Miller is a devote Christian and he was inspired by his mother to help people whenever possible, he said.

“If I can help anybody, I don’t get anything out of it; I don’t want anything out of it,” Miller said. “They’ve all been good to me. I feel like I should be good to them.”

But, he has also worked hard his entire life and does not know how to stop. Miller said he can only watch an hour of television at a time before getting antsy with the need to be active.

Miller has lived in Florence since he started an egg business in town in 1952. He would buy farmers’ eggs and cream and sell both to grocery stores. It was part of an egg business Miller operated his brother in Cottonwood Falls from 1947 to 2002.

Miller said he helped raise chickens in his youth, plucking chickens when he was 6 years old. He said he spent 75 years in the egg and poultry business.

Starkey has known Miller since she was a fourth-grader. She still affectionately calls him Eggy. He orders tea at the diner every morning.

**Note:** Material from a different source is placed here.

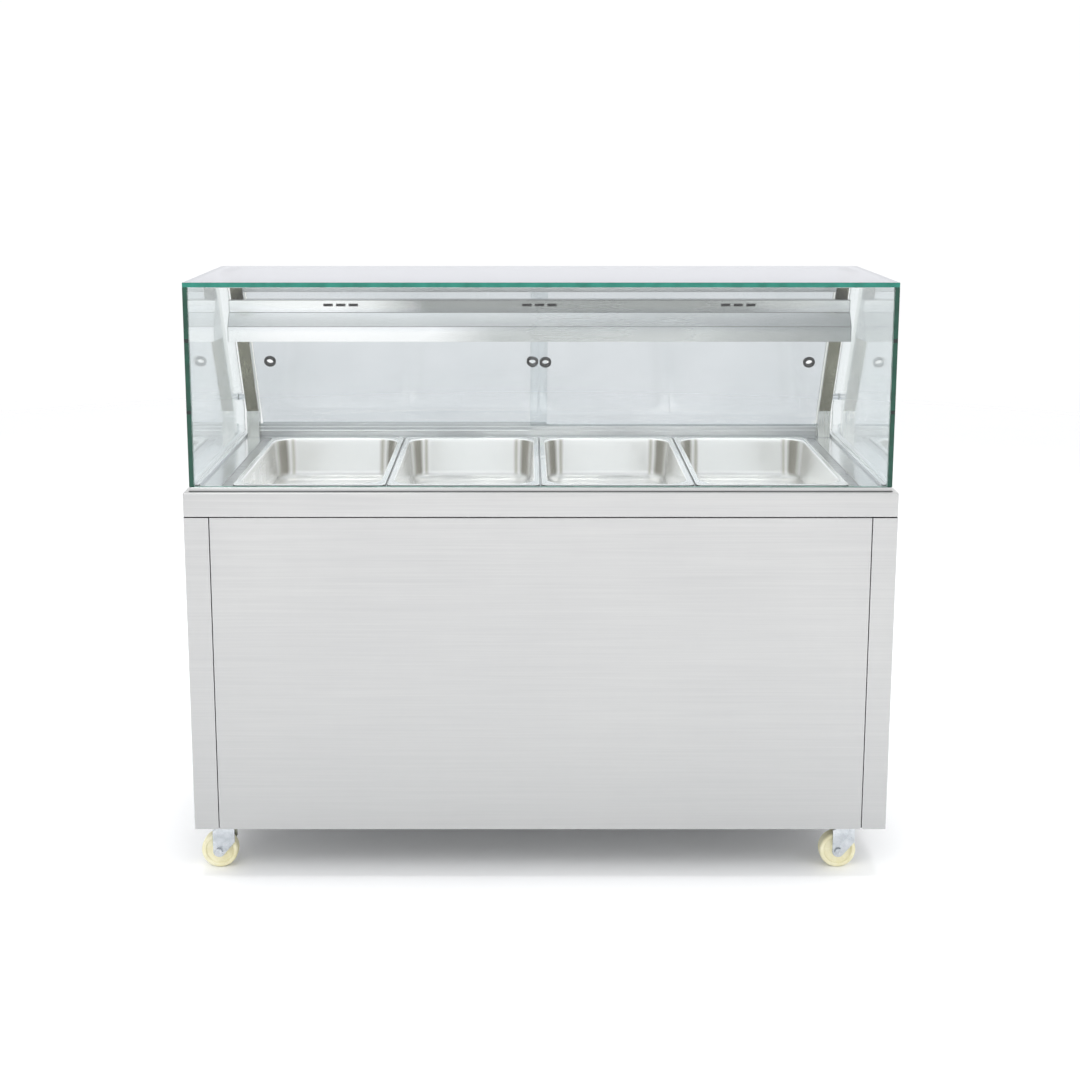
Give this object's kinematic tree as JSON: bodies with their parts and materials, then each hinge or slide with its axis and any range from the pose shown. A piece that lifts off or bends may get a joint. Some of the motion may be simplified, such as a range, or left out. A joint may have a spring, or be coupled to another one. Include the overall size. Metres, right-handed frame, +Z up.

Eventually, as is the daily ritual, Starkey ends up giving Miller coffee, even though he claims to not drink it, pouring the black liquid into a mug adorned with a “rural rooster.”

“This should belong to one of our diners,” Starkey said when she picked out the cup.

With an ever-present front-toothless smile, which magnifies his sky blue eyes, Miller was center of attention at the diner Thursday.

In further thanks for his contributions to Florence, Miller was taken on a fishing trip with Soyez and Swarm through Sept. 2. They took Miller to Nestor Lake in Canada. The lake was one of Miller’s old haunts with a group of Florence fishing buddies.

“You’re the last of the Mohicans,” Zogelman said. “Now you’re corrupting a new bunch.”

Before leaving for the trip Friday, Miller was getting more and more excited about getting to fish in populous waters.

“I live to fish,” Miller said.

Soyez has been sternly told by many Florence residents to take care of Miller on the trip.

“I’ve had people nearly threaten me. ‘You better bring him back safe,’” Soyez said. “He’ll be taking care of us.”